The drive home wasn’t quite what we’d expected when we left the Alpine Lakes wilderness – It wasn’t as quick as we’d aimed for, but it was a heck of a lot tastier than we could have hoped for. And hey – not only did we get home well-fed, but we still made it back to the house in time to get some good rest before work the next day.

Not a bad anniversary weekend. Not bad at all.

A day on Mt. Hood – Zig Zag Canyon, 04-Aug-2019


Sunday, 04-Aug-2019

Mt. Hood, Oregon.


It’d been a long time since Sarah and I had gotten out of the city… It’s been an impressively busy and rough summer, in terms of work and stress and low energy, so instead of trying to get ourselves together for a big, huge, epic adventure objective we stuck with a simpler goal – go hiking on Mt. Hood, and then have a nice dinner at the Timberline Lodge afterward.

Sometimes, big goals are fun and exactly what you need.  Other times, it’s just a simple walk in the woods with your partner and your dog.

Today was absolutely one of those second times.


We didn’t pack up the night before, we didn’t wake up at dawn and get going early, we didn’t rush out the door, and we didn’t speed toward the mountain with the wind in our hair.  It was nice, slow, and relaxing – we had a nice breakfast, we packed up our gear, and we drove out to the mountain after the morning traffic had fully died down.  We even packed a nice thermos of coffee for ourselves to sip as we drove… even though we’d already had a cup with breakfast.  Like I mentioned – we took it easy.
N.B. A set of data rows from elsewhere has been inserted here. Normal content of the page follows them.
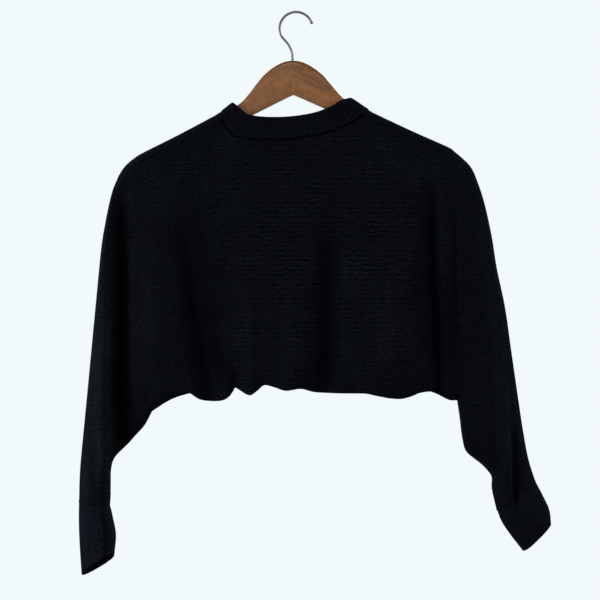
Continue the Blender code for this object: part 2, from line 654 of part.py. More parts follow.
def wood_section(upper, lower, half_thickness, radius):
    """Rounded rectangle of the wood across an arm, as depth and height."""
    points = []
    for turn in range(4):
        y_centre = (half_thickness - radius) * (1 if turn in (0, 3) else -1)
        z_centre = upper - radius if turn in (0, 1) else lower + radius
        for step in range(4):
            angle = math.radians(90 * turn + 30 * step)
            points.append((y_centre + radius * math.cos(angle),
                           z_centre + radius * math.sin(angle)))
    return points


def add_arm(name, side):
    """One half of the wood, from the glued joint to its rounded tip."""
    round_start = ARM_LENGTH - TIP_ROUND
    curved = np.linspace(10.0, 70.0, 7)
    straight = np.linspace(81.0, round_start, 7)
    turned = round_start + TIP_ROUND * np.sin(np.radians([20, 42, 64, 84]))
    rings = []
    for out in np.concatenate([[0.5 * JOINT_GAP], curved, straight, turned]):
        row = read_at(ARM, ARM_COLUMNS, out)
        past = max(0.0, out - round_start) / TIP_ROUND
        size = TIP_SHARE + (1 - TIP_SHARE) * math.sqrt(1 - past ** 2)
        middle = 0.5 * (row["upper"] + row["lower"])
        half = 0.5 * (row["upper"] - row["lower"]) * size
        depth = WOOD_HALF_THICKNESS * size
        radius = min(WOOD_EDGE_RADIUS, 0.9 * half, 0.9 * depth)
        ring = []
        for y, z in wood_section(middle + half, middle - half, depth, radius):
            x, height = turn_wood(out, z, side)
            ring.append((float(x), y, float(height)))
        rings.append(ring)
    return add_loft(name, rings, new_material(name, WOOD))


def add_hanger():
    """Two glued arms with the bore for the hook's stem cut into their joint."""
    arms = [add_arm("hanger_arm_left", -1), add_arm("hanger_arm_right", 1)]
    bpy.ops.mesh.primitive_cylinder_add(
        vertices=16, radius=(WIRE_RADIUS + SEAM_GAP) * MM, depth=2 * STEM_DEPTH * MM,
        location=(WOOD_TOP[0] * MM, 0, WOOD_TOP[1] * MM))
    bore = bpy.context.active_object
    bore.name = "hook_bore"
    bore.hide_render = True
    bore.display_type = "WIRE"
    for collection in bore.users_collection:
        collection.objects.unlink(bore)
    cutters.objects.link(bore)
    for arm in arms:
        cut = arm.modifiers.new("hook_bore", "BOOLEAN")
        cut.operation = "DIFFERENCE"
        cut.object = bore


def add_hook():
    """Wire hook: a stem in the wood, a swan neck and an open bend over the rail."""
    centre_z = WIRE_RADIUS - HOOK_RADIUS
    turns = np.radians(np.linspace(HOOK_START, HOOK_END, 13))
    bend = tuple((HOOK_RADIUS * math.cos(turn), centre_z + HOOK_RADIUS * math.sin(turn))
                 for turn in turns)
    foot = (WOOD_TOP[0], WOOD_TOP[1] - STEM_DEPTH + 1.0)
    rows = bend + HOOK_NECK + (foot,)
    row = read_table(rows, HOOK_COLUMNS, np.linspace(0, len(rows) - 1, 3 * len(rows) - 2))
    curve = bpy.data.curves.new("hanger_hook", "CURVE")
    curve.dimensions = "3D"
    curve.bevel_depth = WIRE_RADIUS * MM
    curve.bevel_resolution = 2
    curve.use_fill_caps = True
    spline = curve.splines.new("POLY")
    spline.points.add(len(row["x"]) - 1)
    for point, x, z in zip(spline.points, row["x"], row["z"]):
        point.co = (x * MM, 0.0, z * MM, 1.0)
    curve.materials.append(new_material("hanger_hook", STEEL))
    parts.objects.link(bpy.data.objects.new("hanger_hook", curve))


for old in list(bpy.data.objects):
    bpy.data.objects.remove(old, do_unlink=True)
parts = bpy.data.collections.new("sweater_on_hanger")
cutters = bpy.data.collections.new("cutters")
for group in (parts, cutters):
    bpy.context.scene.collection.children.link(group)

cloth = add_panels()
add_neckband(cloth)
add_cuff("cuff_left", LEFT_CUFF, cloth, 0, LEFT_CUFF_RISE)
add_cuff("cuff_right", RIGHT_CUFF, cloth, -1, RIGHT_CUFF_RISE)
add_hanger()
add_hook()
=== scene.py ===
"""Black cropped sweater on a wooden hanger: knitted pieces, seams, hanger, stage and light.

Frame: metres, +Z up, origin at the inside top of the hook. The garment's back faces -Y.
The tables are in millimetres. Cloth is worked out on stations, from the left cuff across
the body to the right cuff, each with a section from its top edge to its low edge.
"""

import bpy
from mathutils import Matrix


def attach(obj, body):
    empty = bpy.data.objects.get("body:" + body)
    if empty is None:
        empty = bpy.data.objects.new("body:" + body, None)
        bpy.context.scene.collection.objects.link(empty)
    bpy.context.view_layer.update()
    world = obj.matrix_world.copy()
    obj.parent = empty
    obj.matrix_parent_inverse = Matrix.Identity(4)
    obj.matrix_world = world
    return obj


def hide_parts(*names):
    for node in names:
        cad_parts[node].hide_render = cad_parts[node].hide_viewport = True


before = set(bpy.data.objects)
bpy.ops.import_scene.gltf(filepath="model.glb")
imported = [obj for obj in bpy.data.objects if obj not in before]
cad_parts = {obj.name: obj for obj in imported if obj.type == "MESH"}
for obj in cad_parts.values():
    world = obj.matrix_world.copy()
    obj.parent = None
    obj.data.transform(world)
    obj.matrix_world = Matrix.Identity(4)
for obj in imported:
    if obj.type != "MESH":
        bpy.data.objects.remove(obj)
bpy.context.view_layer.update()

import math

import bmesh
import bpy
import numpy as np
from bpy.props import FloatProperty, FloatVectorProperty, IntProperty, PointerProperty
from bpy.types import Operator, Panel, PropertyGroup
from mathutils import Vector

bl_info = {
    "name": "Cropped sweater on a hanger",
    "version": (1, 0, 0),
    "blender": (4, 5, 0),
    "location": "3D View > Sidebar > Sweater",
    "description": "Builds a knitted cropped sweater on a wooden hanger",
    "category": "Object",
}

MM = 0.001

# ---- cloth, as the packed model has it -----------------------------------------------------
SEAM_GAP = 0.3
SHOULDER_CLEARANCE = {-1: 1.8, 1: 0.9}      # over the left and the right arm
SHOULDER_HALF_DEPTH = 10.4
NECK_HALF_DEPTH = 16.0
NECK_EASE = 0.4          # how much prouder the panels are just below the neck
NECK_REACH = 120.0       # down from the neck to where its extra depth has faded
HEM_HALF_DEPTH = 25.0
CORNER_HALF_DEPTH = 11.0
NECK_LEFT = 92.0         # the neck's ends, out along each arm
NECK_RIGHT = 95.5
HEM_LEFT = -187.2
HEM_RIGHT = 209.3
HEM_BELOW_NECK_LEFT = -81.4
HEM_BELOW_NECK_RIGHT = 93.8
HEM_CAP = 30.0           # the rounding of a section towards its low edge
CAP_SHARE = 0.36         # of a section that one of its roundings takes at most
NECK_CAP = 4.0           # the least rounding below the neckband
FADE_IN = 0.18           # of a fold's length, over which it swells from nothing
FADE_OUT = 0.12
CUFF_RISE = {-1: 6.0, 1: -1.0}              # how much higher a cuff's rim is at the back

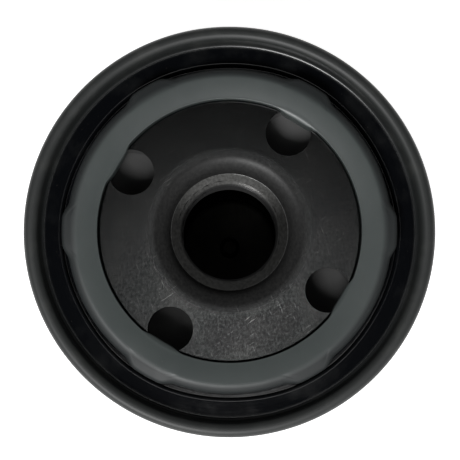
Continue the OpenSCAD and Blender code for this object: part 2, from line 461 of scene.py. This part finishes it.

Once we got to the mountain and onto the trail, we kept that theme pretty well.  We didn’t go slowly, but we didn’t go quickly either… I don’t think we went quite slow enough to mosey, but we were definitely enjoying the scenery.  Ollie wasn’t going slowly of course, but that’s part of the fun of the hike, right?  Watching the crazy-dog run like she’s got infinite energy, sniffing and chasing sticks and exploring every nook and cranny she can find?

The hike itself was beautiful – it’s not a new area for us, and there’s a pretty good case that this is actually our most-visited hike anywhere in the world… but that makes it relaxing and homey, and we enjoyed every mile of it.  Seeing the sights that we’ve seen before, but with the slight variances that seasons and even days can bring.  The flowers were in pretty good bloom, and the day itself was beautiful and sunny.  Enough that we put on some sunscreen, but not so much that we were sweating as we hiked.

Our objective, if you could even say we had one, was a beautiful waterfall at the base of Zig Zag canyon – one that we’d taken Sarah’s brother Henry to see a year or two ago.  It wasn’t too far, but we figured that it would be a perfect place to have a quick lunch before heading back to civilization.  The day’d been getting pretty warm too, so the chance to sit in the mist was way too good to pass up!  It ended up being exactly as perfect of a lunch spot as we remembered, and we had a glorious time relaxing and soaking in the mist while Ollie swam and explored all the little pools.

The way back was a bit rougher than the way in, since it was mostly uphill, but we still made it back to the car and the Timberline lodge in good time – just in time to watch the sunset while having dinner at the Rams Head in the lodge!  We didn’t get a window seat, unfortunately, but we still got a good view of the sunset… and most importantly we got a good sturdy table for them to pile our post-hiking meal on!  We’d hiked pretty far, but for some reason we weren’t super hungry – a soft pretzel and a big bowl of stew (with hot cocoa on the side, of course!) filled us up nicely, and gave us just enough energy to make it back into Portland in time for showers and a warm bed!